WHAT TO DO: Repeat exactly the lines running from the line that contains "const ladderAt = (part, offset)" to the line that contains "bpy.data.objects.remove(obj)"; include both ends and add nothing.

──────────

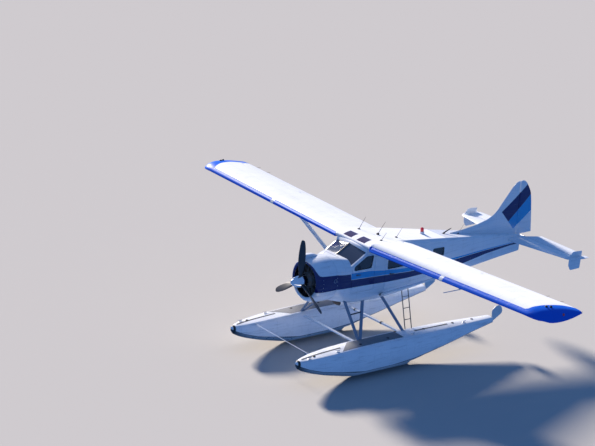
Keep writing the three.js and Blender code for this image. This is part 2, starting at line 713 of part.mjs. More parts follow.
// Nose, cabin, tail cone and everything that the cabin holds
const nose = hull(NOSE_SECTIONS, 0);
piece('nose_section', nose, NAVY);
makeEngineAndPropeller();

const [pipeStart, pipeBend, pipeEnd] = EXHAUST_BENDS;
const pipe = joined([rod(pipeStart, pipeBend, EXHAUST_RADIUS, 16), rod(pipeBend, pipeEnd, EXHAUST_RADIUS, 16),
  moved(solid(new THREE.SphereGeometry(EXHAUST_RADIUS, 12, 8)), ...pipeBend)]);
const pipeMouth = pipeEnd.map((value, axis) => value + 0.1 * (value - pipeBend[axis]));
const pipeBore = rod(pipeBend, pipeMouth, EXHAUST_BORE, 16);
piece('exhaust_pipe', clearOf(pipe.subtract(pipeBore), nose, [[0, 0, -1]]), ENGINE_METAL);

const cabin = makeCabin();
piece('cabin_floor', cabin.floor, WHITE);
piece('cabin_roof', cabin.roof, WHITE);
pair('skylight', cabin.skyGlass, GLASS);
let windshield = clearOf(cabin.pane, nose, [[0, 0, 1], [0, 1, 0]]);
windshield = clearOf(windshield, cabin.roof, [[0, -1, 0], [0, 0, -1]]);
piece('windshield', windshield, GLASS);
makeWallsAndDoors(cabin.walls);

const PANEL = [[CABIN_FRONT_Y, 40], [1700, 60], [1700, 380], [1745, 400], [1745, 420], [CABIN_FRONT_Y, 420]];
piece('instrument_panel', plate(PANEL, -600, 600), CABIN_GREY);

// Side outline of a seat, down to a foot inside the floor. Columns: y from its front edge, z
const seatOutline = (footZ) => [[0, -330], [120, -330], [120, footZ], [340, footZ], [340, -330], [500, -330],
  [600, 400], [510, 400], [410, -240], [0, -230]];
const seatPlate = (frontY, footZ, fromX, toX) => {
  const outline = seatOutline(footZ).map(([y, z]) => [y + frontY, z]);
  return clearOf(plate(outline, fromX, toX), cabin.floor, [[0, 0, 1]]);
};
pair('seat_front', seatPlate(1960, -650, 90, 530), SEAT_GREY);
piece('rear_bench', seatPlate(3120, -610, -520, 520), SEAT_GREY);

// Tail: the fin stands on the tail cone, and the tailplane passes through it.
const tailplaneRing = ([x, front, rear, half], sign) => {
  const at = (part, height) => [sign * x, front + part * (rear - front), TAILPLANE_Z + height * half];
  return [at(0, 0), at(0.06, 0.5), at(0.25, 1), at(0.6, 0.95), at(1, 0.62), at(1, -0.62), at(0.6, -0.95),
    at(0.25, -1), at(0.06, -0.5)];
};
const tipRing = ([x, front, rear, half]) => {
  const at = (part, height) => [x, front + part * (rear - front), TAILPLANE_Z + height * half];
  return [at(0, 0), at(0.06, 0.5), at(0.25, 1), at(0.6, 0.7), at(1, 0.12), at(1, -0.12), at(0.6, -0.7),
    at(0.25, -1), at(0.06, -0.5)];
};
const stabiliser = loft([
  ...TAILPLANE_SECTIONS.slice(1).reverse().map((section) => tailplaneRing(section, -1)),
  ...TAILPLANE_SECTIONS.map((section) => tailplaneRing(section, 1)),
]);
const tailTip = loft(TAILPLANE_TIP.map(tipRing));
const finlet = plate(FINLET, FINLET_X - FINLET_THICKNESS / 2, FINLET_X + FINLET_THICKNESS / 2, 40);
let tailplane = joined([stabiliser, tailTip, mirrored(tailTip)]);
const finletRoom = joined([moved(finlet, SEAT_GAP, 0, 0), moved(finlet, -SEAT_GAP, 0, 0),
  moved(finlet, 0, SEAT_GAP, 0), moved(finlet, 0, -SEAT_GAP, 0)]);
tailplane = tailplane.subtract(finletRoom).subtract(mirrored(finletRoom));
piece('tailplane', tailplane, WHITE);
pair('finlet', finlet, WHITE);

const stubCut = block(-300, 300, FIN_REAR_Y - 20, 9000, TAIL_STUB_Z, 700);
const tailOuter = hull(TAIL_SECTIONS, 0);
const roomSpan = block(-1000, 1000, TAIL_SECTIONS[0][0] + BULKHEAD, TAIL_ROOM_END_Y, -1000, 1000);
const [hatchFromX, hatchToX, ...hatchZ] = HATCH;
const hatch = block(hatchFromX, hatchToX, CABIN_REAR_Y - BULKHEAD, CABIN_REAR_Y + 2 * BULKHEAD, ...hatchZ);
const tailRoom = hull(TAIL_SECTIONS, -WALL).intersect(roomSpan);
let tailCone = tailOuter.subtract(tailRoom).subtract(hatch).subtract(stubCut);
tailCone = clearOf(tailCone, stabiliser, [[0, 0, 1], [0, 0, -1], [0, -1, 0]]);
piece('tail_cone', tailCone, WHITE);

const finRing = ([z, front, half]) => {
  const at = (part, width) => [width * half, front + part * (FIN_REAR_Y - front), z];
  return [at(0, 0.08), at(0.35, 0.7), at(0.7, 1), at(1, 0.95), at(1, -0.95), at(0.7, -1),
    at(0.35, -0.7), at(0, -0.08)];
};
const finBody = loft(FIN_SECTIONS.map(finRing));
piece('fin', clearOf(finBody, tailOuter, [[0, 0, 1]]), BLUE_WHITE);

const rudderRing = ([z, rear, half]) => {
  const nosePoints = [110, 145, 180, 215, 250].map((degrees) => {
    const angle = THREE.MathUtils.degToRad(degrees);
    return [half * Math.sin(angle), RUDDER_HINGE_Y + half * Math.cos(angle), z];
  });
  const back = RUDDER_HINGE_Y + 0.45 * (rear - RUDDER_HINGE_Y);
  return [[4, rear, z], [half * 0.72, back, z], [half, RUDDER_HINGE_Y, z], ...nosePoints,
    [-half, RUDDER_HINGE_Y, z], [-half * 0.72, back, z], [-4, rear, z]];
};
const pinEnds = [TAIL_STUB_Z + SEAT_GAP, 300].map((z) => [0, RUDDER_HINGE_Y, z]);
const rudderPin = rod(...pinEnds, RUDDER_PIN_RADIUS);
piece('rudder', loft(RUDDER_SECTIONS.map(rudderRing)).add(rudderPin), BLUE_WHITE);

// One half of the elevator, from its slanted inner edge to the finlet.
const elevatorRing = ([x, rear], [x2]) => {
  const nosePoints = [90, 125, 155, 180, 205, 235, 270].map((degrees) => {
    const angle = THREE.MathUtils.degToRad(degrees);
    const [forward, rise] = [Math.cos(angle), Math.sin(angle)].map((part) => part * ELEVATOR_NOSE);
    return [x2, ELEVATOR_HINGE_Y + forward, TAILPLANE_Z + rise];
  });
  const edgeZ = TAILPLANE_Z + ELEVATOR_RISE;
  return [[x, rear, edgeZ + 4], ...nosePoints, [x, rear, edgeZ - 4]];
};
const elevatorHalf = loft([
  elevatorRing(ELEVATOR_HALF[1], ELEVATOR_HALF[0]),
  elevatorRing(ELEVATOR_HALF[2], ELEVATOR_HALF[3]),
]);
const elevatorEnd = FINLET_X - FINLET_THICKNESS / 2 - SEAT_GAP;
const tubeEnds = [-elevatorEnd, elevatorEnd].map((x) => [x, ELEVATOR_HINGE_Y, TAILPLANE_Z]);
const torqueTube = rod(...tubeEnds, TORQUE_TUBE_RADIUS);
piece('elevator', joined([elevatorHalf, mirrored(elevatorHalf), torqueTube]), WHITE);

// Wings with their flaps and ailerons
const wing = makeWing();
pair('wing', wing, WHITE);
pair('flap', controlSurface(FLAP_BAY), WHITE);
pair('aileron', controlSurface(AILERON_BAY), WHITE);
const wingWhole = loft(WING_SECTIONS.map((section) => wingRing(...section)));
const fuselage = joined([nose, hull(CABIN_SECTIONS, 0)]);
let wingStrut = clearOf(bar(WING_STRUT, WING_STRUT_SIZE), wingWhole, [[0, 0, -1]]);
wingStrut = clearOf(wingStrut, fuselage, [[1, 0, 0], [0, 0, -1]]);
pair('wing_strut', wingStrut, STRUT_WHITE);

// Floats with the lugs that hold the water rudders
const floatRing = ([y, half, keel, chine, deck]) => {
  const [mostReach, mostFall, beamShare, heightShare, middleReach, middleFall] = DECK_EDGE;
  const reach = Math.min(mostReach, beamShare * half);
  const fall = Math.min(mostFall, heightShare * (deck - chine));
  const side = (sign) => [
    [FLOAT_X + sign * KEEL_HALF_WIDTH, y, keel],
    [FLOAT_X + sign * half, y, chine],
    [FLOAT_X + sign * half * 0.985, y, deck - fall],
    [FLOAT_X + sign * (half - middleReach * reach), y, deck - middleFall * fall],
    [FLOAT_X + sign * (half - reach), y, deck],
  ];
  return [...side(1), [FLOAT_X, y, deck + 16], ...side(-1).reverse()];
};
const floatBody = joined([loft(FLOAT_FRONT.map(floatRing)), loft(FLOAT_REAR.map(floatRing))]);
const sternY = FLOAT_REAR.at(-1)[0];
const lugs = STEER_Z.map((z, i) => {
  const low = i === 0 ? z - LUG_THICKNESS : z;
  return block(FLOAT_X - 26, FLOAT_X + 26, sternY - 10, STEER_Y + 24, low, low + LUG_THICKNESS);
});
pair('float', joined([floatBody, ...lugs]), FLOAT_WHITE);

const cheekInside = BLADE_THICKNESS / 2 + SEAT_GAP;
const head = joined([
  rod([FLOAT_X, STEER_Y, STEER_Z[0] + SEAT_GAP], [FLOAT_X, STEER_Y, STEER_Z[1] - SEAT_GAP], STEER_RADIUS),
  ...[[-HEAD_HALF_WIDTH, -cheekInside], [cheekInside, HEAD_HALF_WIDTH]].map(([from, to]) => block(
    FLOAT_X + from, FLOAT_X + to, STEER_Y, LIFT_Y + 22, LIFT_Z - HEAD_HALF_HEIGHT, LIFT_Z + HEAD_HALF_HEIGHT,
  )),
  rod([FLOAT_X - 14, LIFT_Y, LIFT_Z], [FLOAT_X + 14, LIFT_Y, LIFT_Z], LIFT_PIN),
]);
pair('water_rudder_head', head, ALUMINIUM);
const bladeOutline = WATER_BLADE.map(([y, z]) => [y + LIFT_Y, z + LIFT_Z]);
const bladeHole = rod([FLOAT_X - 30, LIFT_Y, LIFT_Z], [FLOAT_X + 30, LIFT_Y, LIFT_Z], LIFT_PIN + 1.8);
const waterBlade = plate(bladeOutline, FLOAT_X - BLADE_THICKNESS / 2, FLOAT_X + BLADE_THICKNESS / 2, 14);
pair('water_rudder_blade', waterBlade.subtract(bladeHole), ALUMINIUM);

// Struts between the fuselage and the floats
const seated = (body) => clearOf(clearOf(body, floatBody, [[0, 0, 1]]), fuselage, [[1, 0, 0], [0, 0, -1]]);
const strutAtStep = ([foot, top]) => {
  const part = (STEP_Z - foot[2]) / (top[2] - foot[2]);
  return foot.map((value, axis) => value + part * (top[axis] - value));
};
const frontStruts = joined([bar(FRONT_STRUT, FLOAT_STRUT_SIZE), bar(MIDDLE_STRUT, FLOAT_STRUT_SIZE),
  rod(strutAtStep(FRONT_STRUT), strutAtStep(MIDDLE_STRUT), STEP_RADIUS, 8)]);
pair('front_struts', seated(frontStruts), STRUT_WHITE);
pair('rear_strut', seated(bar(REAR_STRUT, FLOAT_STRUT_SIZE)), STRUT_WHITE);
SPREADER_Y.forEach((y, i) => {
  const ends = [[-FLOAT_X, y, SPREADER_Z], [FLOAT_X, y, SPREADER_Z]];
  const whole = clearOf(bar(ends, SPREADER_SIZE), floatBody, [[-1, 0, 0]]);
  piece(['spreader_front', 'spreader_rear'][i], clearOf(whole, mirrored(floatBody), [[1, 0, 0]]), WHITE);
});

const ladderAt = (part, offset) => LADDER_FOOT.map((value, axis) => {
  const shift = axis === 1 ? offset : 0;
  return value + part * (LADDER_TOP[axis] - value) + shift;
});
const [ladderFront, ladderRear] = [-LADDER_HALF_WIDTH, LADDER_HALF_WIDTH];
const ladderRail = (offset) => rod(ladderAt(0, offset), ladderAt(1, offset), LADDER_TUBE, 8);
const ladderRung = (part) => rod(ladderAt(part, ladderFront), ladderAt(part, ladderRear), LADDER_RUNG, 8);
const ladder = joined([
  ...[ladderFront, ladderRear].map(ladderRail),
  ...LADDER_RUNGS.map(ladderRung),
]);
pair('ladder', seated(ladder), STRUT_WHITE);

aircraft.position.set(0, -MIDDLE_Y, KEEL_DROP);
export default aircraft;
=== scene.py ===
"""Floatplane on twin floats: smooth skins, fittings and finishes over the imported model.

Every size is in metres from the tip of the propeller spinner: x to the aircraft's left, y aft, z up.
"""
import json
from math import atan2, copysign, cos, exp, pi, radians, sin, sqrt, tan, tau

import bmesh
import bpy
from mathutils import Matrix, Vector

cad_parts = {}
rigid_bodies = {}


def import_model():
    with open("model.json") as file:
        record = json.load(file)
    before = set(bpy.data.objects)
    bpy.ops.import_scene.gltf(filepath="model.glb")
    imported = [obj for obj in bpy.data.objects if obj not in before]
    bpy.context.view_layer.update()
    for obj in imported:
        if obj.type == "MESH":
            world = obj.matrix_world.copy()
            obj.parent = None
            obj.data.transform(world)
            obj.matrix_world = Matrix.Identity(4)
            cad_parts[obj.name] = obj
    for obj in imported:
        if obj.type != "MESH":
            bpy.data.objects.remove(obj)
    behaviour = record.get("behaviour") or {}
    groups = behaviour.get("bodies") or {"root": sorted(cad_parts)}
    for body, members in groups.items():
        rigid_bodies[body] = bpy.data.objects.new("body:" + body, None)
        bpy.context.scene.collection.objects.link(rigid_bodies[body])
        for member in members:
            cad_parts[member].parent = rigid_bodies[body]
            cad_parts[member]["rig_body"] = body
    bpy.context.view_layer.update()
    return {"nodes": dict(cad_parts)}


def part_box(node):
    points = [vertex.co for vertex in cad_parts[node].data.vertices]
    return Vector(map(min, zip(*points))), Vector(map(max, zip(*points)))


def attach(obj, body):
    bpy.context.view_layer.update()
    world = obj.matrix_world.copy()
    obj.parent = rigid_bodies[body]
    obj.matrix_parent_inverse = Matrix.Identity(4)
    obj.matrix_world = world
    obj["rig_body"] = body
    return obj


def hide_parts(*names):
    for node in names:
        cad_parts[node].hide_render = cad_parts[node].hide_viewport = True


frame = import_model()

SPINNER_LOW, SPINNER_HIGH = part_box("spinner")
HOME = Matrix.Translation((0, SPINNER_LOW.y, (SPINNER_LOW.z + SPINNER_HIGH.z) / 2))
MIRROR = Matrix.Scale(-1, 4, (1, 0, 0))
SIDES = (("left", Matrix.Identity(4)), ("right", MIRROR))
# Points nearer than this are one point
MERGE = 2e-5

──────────

CORRECT ANSWER:
const ladderAt = (part, offset) => LADDER_FOOT.map((value, axis) => {
  const shift = axis === 1 ? offset : 0;
  return value + part * (LADDER_TOP[axis] - value) + shift;
});
const [ladderFront, ladderRear] = [-LADDER_HALF_WIDTH, LADDER_HALF_WIDTH];
const ladderRail = (offset) => rod(ladderAt(0, offset), ladderAt(1, offset), LADDER_TUBE, 8);
const ladderRung = (part) => rod(ladderAt(part, ladderFront), ladderAt(part, ladderRear), LADDER_RUNG, 8);
const ladder = joined([
  ...[ladderFront, ladderRear].map(ladderRail),
  ...LADDER_RUNGS.map(ladderRung),
]);
pair('ladder', seated(ladder), STRUT_WHITE);

aircraft.position.set(0, -MIDDLE_Y, KEEL_DROP);
export default aircraft;
=== scene.py ===
"""Floatplane on twin floats: smooth skins, fittings and finishes over the imported model.

Every size is in metres from the tip of the propeller spinner: x to the aircraft's left, y aft, z up.
"""
import json
from math import atan2, copysign, cos, exp, pi, radians, sin, sqrt, tan, tau

import bmesh
import bpy
from mathutils import Matrix, Vector

cad_parts = {}
rigid_bodies = {}


def import_model():
    with open("model.json") as file:
        record = json.load(file)
    before = set(bpy.data.objects)
    bpy.ops.import_scene.gltf(filepath="model.glb")
    imported = [obj for obj in bpy.data.objects if obj not in before]
    bpy.context.view_layer.update()
    for obj in imported:
        if obj.type == "MESH":
            world = obj.matrix_world.copy()
            obj.parent = None
            obj.data.transform(world)
            obj.matrix_world = Matrix.Identity(4)
            cad_parts[obj.name] = obj
    for obj in imported:
        if obj.type != "MESH":
            bpy.data.objects.remove(obj)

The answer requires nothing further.